Catch-and-Release: Tending Toward the Light
It was Sunday afternoon, and the bait buckets swung in the outgoing current from long nylon ropes. All fifty feet of the fishing pier was filled with anglers offering everything from cut mullet to bacon to live shrimp, hoping for anything that might bite. Jacks occasionally drove in to massacre the baitfish attracted to shadows, and my son jumped up and shouted whenever the water started to churn.
After about two hours of catching everything from pompano to pinfish and even a ray or two, we saw a man with an oversized rod bent almost double. This kind of thing always attracts a lot of attention on a pier. He soon brought a large black drum into his partner’s long-handled net. “Wow!” said the kids on the dock. “That fish is well over 30 pounds,” proclaimed the daily dock expert. (It was about 18.) “But they get kind of wormy, so check his gills and see.” A couple of minutes passed as the catcher and the crowd scrutinized the fish and determined that sure enough, it had worms. “You’re not going to let it go, are you?” someone yelled. The catcher smiled uncomfortably but said nothing. “Hold him up, I’ll get the camera.” Minutes passed while the friend took photos, first with man holding the fish, then with the man holding the fish with his kids, then with the man, the kids, and his other friends.
Then, with a sheepish grin, the man took one last long look at the fish and dropped him off the end of the pier. No doubt he felt he was doing something magnanimous. “We’ll catch him another day,” someone observed. It was, to all appearances, a “waste-not, want-not” moment, as close to sublime as pier fishing gets.

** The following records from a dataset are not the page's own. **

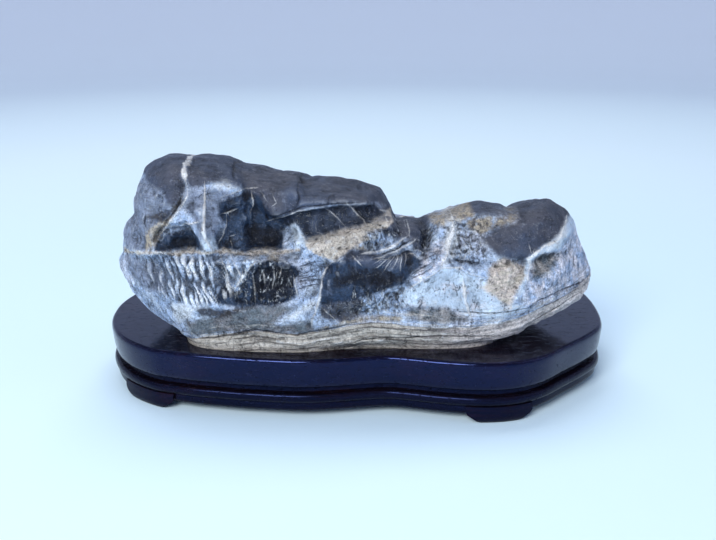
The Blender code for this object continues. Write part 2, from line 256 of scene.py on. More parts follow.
def steppedBoard(name, loops):  # extrudes the first loop's face up through the others
    bm = bmesh.new()
    station = bm.verts.layers.int.new("station")
    points, height = loops[0]
    corners = [bm.verts.new((x * mm, y * mm, height * mm)) for x, y in points]
    for number, corner in enumerate(corners):
        corner[station] = number
    bottom = bm.faces.new(corners)
    face = bottom
    for points, height in loops[1:]:
        made = bmesh.ops.extrude_face_region(bm, geom=[face], use_keep_orig=True)["geom"]
        if face is not bottom:
            bmesh.ops.delete(bm, geom=[face], context="FACES_ONLY")
        face = next(item for item in made if isinstance(item, bmesh.types.BMFace))
        for corner in face.verts:
            x, y = points[corner[station]]
            corner.co = (x * mm, y * mm, height * mm)
    bmesh.ops.recalc_face_normals(bm, faces=bm.faces)
    return newPiece(name, meshFrom(bm, name))


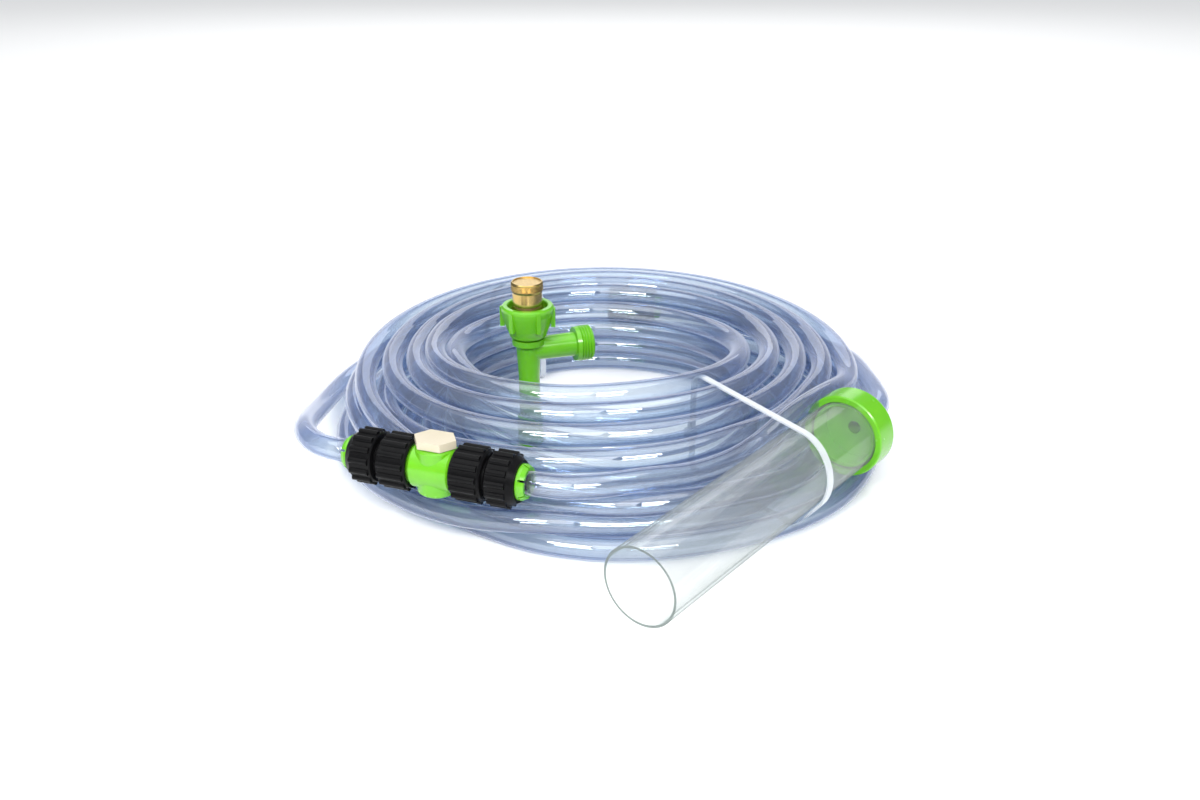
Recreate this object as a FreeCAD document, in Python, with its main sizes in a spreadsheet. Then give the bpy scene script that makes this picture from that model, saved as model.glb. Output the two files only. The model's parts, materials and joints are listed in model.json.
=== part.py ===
"""Gravel vacuum siphon: a clear gravel tube strapped to a coil of clear hose, with an in-line
shut-off valve and a tap pump standing inside the coil. Millimetres, +Z up, origin on the floor
below the middle of the rigid pieces."""
import FreeCAD, Part
import math
import os
import Sketcher
from FreeCAD import Placement, Rotation, Vector

DRIVING_SIZES = {
    # hose
    "hose_od": 15.88, "hose_bore": 12.7, "fit_gap": 0.15, "running_gap": 0.08,
    # gravel tube and its cap
    "tube_od": 50.8, "tube_wall": 1.6, "tube_length": 254.0, "tube_socket": 0.35,
    "cap_wall": 4.4, "cap_depth": 18.0, "cap_back": 3.6, "cap_spigot": 15.0, "cap_spigot_wall": 2.2,
    "cap_hub_r": 10.5, "cap_hub": 2.6, "cap_barb": 11.0,
    # garden hose thread, drawn as plain rings
    "thread_r": 13.45, "thread_pitch": 2.21, "thread_depth": 1.1,
    # shut-off valve
    "barrel_r": 15.0, "barrel_half": 14.5, "spigot_length": 15.5, "water_r": 4.8,
    "tower_r": 13.4, "tower_down": 17.0, "tower_up": 15.4,
    "ball_r": 9.2, "seat_length": 3.0, "stem_r": 3.9, "stem_tang": 3.0,
    "knob_length": 30.0, "knob_width": 20.0, "knob_depth": 5.4, "knob_gap": 0.5,
    # hose connector
    "nut_r": 16.9, "rib_proud": 1.9, "rib_r": 2.3, "rib_count": 14,
    "swivel_length": 21.6, "swivel_wall": 2.6, "washer_thick": 2.4, "flange_thick": 2.2,
    "tail_step": 1.35, "tail_length": 12.6, "barb_length": 14.0, "barb_r": 6.25,
    "hose_nut_length": 19.5, "nut_space": 3.4, "collet_r": 10.2, "collet_lip_r": 12.0,
    "collet_lip": 5.2, "collet_in": 9.0, "hose_nut_taper": 4.5,
    # tap pump
    "sleeve_r": 9.7, "sleeve_length": 24.0, "sleeve_over": 12.0,
    "pump_r": 8.0, "pump_top_r": 9.2, "pump_straight": 55.0, "pump_shoulder": 81.5, "pump_top": 87.0,
    "pump_flange_r": 12.3, "pump_bore": 5.2, "socket_r": 7.0, "socket_depth": 22.0,
    "port_height": 77.6, "port_r": 9.2, "port_bore": 6.3, "port_neck": 35.2, "port_collar": 3.6,
    "port_thread": 9.9,
    "cup_r": 19.7, "cup_base_r": 13.9, "cup_height": 24.4, "cup_wall": 2.4, "cup_mouth_r": 14.75,
    "cup_lug": 1.1, "cup_lug_width": 3.2, "cup_lugs": 6,
    "adapter_rim_r": 11.9, "adapter_neck_r": 11.05, "adapter_bore": 9.4, "adapter_proud": 18.0,
    "adapter_rim": 7.0, "strainer_r": 10.5, "strainer_thick": 0.9, "strainer_drop": 1.1,
    # cable ties
    "tie_width": 4.8, "tie_thick": 1.3, "tie_gap": 0.4, "tie_head": 8.0,
}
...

Of course the fish was dead by the time he was released, and I had to explain to my son on the way home why fish require a lot more care if you want them to survive. “I know, dad.” I put myself in his place and tried to see what happened through his seven-year-old eyes and realized that he knows a lot more about catch-and-release fishing than I ever did at his age. He doesn’t mind using live bluegill to catch bass, and he kills redfish for dinner, but the fish he doesn’t kill he releases in the water, if he can. He understands something that I didn’t discover until I was in my teens: that there’s a kind of bargain we agree to in exchange for having the chance to fish.
Renowned mythologist Joseph Campbell got it closest to right, as far as I can tell, as anyone. He said that everything we do has a negative impact on someone or something. What’s important, he noted, was “tending toward the light.” The ethics of catch-and-release strike me as a matter of degrees. Even degrees of separation, if you will. The closer you are to your catch — the more you know about how they live, what they do — the more inclined you are to be a careful custodian. If you’re a dad fishing on a pier with your kids on a Sunday afternoon and catch a whopper and let it go, you’re tending toward the light too. The kids will learn. It’s a matter of degrees.
As for the rest of our Sunday, my groans about pier fishing were repaid as we walked through our garage and by the skiff. “Let’s go out on the boat tomorrow, dad. We see so much more.”